## Work to be completed
Output the lines below exactly, please, from the first line until the line with "from mathutils import Matrix, Vector", counting both.

— Start of Information provided —

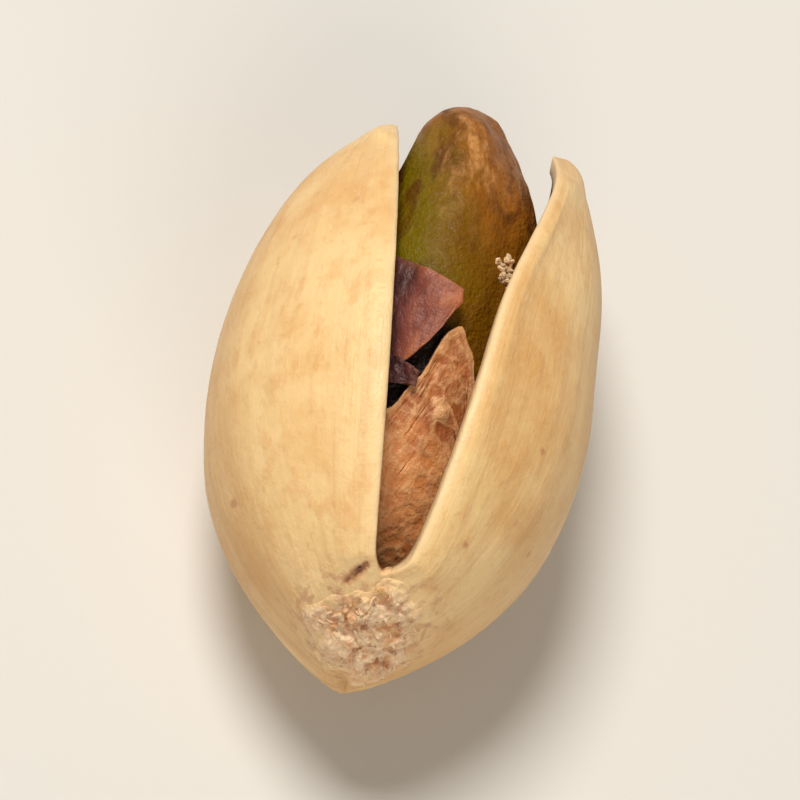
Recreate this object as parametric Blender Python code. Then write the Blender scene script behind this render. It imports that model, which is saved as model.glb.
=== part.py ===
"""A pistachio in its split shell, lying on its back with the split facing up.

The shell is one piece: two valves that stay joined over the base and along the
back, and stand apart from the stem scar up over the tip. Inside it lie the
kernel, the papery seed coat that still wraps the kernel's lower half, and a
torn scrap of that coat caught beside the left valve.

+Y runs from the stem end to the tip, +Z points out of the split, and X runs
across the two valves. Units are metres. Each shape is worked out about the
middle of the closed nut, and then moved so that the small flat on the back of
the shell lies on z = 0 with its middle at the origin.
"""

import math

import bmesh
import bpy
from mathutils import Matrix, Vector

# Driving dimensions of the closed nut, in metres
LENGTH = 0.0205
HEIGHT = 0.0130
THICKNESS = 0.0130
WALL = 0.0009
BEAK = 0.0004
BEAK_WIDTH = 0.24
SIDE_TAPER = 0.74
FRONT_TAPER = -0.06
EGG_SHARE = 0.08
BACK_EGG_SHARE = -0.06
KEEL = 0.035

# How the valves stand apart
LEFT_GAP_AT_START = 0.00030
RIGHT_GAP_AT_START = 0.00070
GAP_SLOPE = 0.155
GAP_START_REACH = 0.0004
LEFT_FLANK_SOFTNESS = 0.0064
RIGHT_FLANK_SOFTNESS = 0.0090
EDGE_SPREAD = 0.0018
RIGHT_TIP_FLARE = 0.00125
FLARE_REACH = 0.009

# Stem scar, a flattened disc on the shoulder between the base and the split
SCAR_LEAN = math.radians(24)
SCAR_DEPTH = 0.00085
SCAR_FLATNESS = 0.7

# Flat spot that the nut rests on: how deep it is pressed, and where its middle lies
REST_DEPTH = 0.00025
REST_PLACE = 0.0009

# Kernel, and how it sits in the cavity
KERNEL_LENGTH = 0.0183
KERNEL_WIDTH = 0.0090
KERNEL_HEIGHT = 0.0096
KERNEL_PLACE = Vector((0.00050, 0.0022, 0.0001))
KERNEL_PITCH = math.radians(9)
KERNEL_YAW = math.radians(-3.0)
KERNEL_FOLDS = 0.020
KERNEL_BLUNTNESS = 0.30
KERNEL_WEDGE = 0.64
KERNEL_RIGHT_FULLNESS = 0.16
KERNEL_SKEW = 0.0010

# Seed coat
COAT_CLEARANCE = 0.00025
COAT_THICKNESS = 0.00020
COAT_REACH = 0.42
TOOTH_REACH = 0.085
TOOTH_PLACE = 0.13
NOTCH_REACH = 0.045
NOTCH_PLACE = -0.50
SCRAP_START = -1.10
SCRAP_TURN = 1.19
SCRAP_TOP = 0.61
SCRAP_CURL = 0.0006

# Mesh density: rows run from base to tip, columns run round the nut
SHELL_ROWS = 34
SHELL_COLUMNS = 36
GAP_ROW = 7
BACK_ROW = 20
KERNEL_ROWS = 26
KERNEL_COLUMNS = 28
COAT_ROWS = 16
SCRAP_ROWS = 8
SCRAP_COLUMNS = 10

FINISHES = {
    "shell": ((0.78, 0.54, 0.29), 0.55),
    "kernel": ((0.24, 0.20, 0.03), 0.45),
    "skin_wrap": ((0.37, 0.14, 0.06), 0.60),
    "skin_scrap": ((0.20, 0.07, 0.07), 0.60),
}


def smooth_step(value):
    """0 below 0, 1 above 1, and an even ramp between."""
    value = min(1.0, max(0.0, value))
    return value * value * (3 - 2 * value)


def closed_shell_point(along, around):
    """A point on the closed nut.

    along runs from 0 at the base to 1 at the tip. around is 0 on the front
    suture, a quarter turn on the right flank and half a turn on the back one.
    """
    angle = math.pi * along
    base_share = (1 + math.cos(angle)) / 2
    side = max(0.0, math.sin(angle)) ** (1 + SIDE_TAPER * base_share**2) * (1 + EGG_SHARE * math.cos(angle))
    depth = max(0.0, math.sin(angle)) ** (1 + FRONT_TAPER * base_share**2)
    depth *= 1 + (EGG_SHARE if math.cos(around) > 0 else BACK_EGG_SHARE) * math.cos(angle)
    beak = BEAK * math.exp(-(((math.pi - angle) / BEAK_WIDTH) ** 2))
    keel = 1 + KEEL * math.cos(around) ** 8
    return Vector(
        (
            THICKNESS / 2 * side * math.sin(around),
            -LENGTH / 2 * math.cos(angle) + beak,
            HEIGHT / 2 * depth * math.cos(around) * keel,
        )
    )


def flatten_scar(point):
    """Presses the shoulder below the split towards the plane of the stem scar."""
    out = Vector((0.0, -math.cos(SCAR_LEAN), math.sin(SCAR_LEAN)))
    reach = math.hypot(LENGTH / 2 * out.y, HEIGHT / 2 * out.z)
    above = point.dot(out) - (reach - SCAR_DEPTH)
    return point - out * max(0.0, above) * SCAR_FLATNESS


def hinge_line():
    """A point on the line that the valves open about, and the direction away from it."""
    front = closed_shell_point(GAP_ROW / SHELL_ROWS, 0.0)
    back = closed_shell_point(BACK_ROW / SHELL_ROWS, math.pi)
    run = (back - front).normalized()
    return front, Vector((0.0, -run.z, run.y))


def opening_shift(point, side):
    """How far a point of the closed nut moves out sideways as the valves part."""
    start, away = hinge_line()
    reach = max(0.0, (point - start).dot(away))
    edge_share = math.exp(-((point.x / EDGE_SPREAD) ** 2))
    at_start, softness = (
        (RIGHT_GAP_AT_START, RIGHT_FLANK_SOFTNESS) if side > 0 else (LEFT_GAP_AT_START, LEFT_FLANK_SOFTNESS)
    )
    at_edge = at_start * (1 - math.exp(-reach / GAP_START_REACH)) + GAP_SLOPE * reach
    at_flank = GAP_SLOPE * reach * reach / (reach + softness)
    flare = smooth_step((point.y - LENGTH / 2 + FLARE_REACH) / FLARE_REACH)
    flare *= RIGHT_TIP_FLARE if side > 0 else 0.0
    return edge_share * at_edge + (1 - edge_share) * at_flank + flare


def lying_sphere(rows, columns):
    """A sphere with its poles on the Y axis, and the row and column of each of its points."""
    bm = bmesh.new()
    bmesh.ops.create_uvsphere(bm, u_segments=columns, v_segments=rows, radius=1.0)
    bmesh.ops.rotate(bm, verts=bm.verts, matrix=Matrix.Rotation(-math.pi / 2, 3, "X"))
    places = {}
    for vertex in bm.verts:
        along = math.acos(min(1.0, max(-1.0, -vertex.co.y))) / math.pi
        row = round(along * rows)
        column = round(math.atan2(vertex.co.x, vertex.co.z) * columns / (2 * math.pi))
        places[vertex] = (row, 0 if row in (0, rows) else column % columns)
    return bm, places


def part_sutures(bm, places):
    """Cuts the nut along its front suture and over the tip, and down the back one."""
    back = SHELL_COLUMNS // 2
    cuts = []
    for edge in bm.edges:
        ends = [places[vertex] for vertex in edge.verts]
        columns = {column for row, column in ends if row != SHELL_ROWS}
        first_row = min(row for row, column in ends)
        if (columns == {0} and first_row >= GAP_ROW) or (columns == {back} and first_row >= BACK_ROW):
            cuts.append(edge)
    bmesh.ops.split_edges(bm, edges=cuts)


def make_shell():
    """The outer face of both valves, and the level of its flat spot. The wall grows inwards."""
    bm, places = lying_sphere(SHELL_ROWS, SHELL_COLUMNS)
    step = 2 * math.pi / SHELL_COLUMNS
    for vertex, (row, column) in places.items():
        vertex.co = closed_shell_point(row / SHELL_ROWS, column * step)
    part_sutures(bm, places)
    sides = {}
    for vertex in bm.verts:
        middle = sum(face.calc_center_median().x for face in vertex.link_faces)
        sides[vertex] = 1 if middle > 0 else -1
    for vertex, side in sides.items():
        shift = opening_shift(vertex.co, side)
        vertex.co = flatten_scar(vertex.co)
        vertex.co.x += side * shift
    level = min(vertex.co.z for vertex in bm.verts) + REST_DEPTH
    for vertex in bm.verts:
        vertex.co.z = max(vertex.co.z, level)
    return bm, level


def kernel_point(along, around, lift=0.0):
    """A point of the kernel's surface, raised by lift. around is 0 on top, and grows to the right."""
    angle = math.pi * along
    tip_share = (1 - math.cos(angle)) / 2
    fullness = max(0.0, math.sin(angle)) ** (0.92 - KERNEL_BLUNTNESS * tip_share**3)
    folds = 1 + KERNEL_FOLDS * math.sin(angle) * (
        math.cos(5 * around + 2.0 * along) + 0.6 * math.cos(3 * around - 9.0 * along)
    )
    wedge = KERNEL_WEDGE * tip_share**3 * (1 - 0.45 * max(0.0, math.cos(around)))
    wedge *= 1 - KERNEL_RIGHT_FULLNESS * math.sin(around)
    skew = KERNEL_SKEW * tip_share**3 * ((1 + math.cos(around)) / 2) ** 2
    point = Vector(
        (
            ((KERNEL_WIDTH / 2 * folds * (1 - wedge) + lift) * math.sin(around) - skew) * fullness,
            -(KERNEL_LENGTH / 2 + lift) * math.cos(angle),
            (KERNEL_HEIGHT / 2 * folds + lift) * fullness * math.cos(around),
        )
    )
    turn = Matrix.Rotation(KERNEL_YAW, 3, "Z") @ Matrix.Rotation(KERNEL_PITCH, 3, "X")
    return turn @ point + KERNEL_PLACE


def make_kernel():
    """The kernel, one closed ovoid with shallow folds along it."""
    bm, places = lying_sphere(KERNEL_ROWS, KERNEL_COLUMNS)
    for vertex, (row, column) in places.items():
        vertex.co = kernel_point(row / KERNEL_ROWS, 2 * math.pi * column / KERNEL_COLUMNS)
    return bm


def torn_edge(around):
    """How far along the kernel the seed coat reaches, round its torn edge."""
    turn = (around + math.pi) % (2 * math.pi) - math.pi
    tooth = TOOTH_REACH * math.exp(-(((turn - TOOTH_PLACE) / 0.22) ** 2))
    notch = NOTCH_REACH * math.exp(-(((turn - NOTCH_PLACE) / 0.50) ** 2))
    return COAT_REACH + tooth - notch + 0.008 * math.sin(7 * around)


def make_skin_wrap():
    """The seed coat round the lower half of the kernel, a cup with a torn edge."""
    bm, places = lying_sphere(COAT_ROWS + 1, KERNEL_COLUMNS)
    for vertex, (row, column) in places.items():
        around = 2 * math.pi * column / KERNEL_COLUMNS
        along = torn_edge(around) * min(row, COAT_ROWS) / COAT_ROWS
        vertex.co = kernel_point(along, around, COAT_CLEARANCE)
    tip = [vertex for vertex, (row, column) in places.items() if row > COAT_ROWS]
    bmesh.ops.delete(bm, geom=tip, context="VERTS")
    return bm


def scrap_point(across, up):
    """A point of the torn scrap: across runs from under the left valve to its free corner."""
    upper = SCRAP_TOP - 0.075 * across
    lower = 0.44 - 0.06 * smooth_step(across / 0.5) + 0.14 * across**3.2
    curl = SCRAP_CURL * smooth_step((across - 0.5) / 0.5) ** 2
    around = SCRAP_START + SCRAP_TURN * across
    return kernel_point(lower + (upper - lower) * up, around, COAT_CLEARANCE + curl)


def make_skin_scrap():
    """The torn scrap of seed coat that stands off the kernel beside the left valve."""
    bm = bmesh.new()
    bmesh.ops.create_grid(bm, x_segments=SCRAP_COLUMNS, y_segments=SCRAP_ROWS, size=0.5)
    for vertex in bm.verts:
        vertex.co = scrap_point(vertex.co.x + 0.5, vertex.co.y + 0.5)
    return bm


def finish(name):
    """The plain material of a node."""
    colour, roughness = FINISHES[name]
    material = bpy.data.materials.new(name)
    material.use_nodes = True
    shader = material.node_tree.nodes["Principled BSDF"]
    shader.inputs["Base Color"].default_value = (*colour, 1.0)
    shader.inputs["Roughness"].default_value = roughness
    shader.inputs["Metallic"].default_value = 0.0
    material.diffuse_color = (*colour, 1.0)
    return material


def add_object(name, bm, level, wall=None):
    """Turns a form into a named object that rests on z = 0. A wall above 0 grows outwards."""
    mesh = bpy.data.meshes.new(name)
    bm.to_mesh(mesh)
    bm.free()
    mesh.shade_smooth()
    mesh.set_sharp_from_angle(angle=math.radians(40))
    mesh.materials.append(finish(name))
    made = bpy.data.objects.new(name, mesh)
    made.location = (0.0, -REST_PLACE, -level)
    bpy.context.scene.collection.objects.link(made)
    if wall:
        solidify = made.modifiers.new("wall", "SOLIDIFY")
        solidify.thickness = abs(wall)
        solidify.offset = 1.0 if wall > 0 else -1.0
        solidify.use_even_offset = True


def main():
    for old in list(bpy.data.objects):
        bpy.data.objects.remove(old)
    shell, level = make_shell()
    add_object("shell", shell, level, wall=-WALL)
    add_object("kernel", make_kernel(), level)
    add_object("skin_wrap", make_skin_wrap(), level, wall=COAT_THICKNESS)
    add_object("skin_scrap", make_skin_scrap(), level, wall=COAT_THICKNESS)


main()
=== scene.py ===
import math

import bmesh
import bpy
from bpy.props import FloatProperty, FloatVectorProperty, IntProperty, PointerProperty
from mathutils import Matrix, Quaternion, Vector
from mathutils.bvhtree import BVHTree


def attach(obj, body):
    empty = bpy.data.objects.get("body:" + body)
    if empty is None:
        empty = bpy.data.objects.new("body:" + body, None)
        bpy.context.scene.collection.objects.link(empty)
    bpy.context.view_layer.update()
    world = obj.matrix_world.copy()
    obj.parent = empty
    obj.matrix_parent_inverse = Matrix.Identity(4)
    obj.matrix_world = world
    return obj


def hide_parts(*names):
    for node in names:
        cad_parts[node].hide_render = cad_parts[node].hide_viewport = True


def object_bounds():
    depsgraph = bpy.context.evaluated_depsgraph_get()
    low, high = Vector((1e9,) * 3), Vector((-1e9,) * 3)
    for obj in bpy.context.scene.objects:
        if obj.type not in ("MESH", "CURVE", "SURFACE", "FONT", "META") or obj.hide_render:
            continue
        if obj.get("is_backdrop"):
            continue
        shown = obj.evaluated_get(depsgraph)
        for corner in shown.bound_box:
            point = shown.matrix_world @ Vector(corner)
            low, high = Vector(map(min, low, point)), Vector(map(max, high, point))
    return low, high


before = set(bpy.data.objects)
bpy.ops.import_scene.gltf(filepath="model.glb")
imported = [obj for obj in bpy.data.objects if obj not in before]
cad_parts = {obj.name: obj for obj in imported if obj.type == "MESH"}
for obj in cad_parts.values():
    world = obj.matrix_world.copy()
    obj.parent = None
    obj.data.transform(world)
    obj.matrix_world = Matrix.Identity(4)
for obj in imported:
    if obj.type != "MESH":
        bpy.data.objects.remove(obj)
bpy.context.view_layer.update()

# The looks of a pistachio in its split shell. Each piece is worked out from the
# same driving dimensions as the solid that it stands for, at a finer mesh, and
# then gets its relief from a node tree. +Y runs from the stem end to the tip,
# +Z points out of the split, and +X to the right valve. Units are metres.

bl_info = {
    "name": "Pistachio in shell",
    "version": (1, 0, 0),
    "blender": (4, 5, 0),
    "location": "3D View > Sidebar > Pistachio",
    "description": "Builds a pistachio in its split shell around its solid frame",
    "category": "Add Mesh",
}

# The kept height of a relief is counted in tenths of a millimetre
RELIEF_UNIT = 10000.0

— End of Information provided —

## Answer for the task
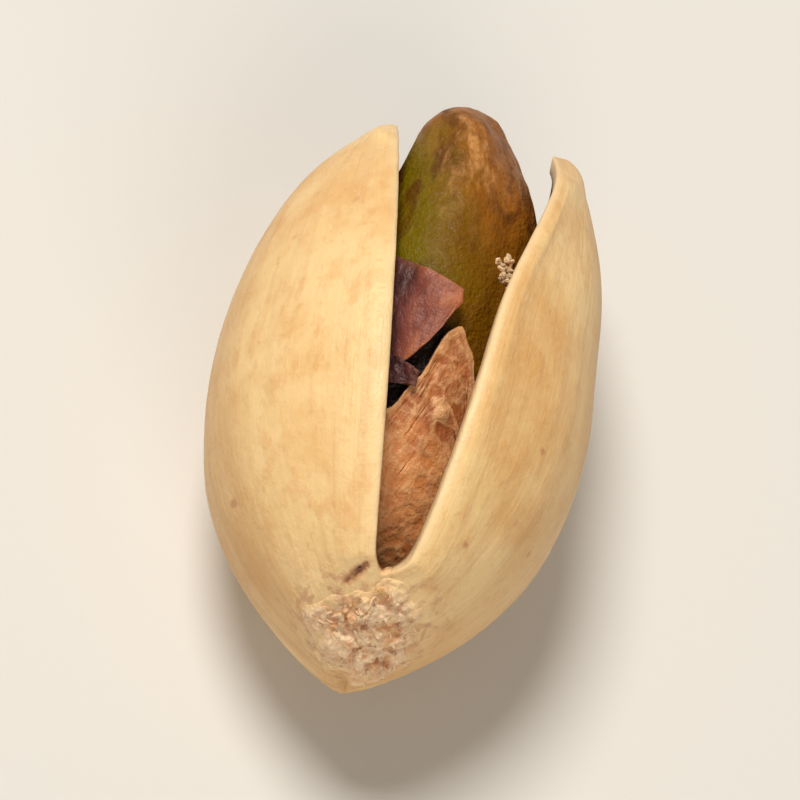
Recreate this object as parametric Blender Python code. Then write the Blender scene script behind this render. It imports that model, which is saved as model.glb.
=== part.py ===
"""A pistachio in its split shell, lying on its back with the split facing up.

The shell is one piece: two valves that stay joined over the base and along the
back, and stand apart from the stem scar up over the tip. Inside it lie the
kernel, the papery seed coat that still wraps the kernel's lower half, and a
torn scrap of that coat caught beside the left valve.

+Y runs from the stem end to the tip, +Z points out of the split, and X runs
across the two valves. Units are metres. Each shape is worked out about the
middle of the closed nut, and then moved so that the small flat on the back of
the shell lies on z = 0 with its middle at the origin.
"""

import math

import bmesh
import bpy
from mathutils import Matrix, Vector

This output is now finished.